Freundschaft zwischen Tätern und Opfern
Zur Vorstellung der deutschen Übersetzung in Hoffenheim luden die Hopps beide jüdischen Familien nach Deutschland ein. Es war das erste Mal, dass sich die Kinder und Enkel der Brüder Mayer begegneten. Und weil sie zustimmten, dass ein Kamerateam diese Rückkehr sowie weitere Besuche in Gurs und Auschwitz begleitete, ist ein Dokumentarfilm darüber entstanden, der unter dem Namen "Menachem und Fred" Anfang 2009 in die deutschen Kinos kommen soll.

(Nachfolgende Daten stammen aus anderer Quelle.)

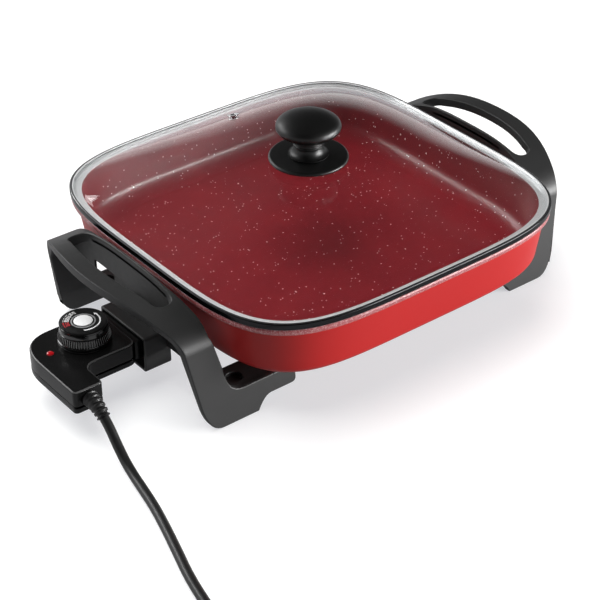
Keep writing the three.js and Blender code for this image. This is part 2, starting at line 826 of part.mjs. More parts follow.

Die Geschwister Hopp werden darin auch zu sehen sein.
"Wir haben unsere Unterstützung für den Film zugesagt unter der Bedingung, dass nicht wir, sondern die Familien Mayer und Raymes im Mittelpunkt stehen", erzählt Rüdiger Hopp. Auf den Hofer Filmtagen Ende Oktober wurde er zum ersten Mal dem Publikum vorgestellt, es gab Standing Ovations.
Zwischen den Familien des damaligen Täters und der Opfer hat sich nun eine Freundschaft entwickelt. Frederick Raymes, der "viele Jahre lang alles Deutsche ablehnte, seine Muttersprache unterdrückte, sein Judentum verleugnete und sich weigerte, einen VW oder Braun-Rasierer zu kaufen", forderte bei einem Abschlussessen in der Nähe Hoffenheims seine Familie und die seines Bruders auf, sich für die Initiativen der Hopps "mit einem lang anhaltenden Beifall zu bedanken".
Doch wie wird nun die Öffentlichkeit, wie werden die in Vereinsfarben gekleideten Biertrinker in den Stadien reagieren? Dietmar Hopp sagt: "Ich gehe davon aus, dass die Leute intelligent genug sind, die Schuld nicht bei uns zu suchen." Er wirkt dabei nicht so, als würde er etwas bereuen.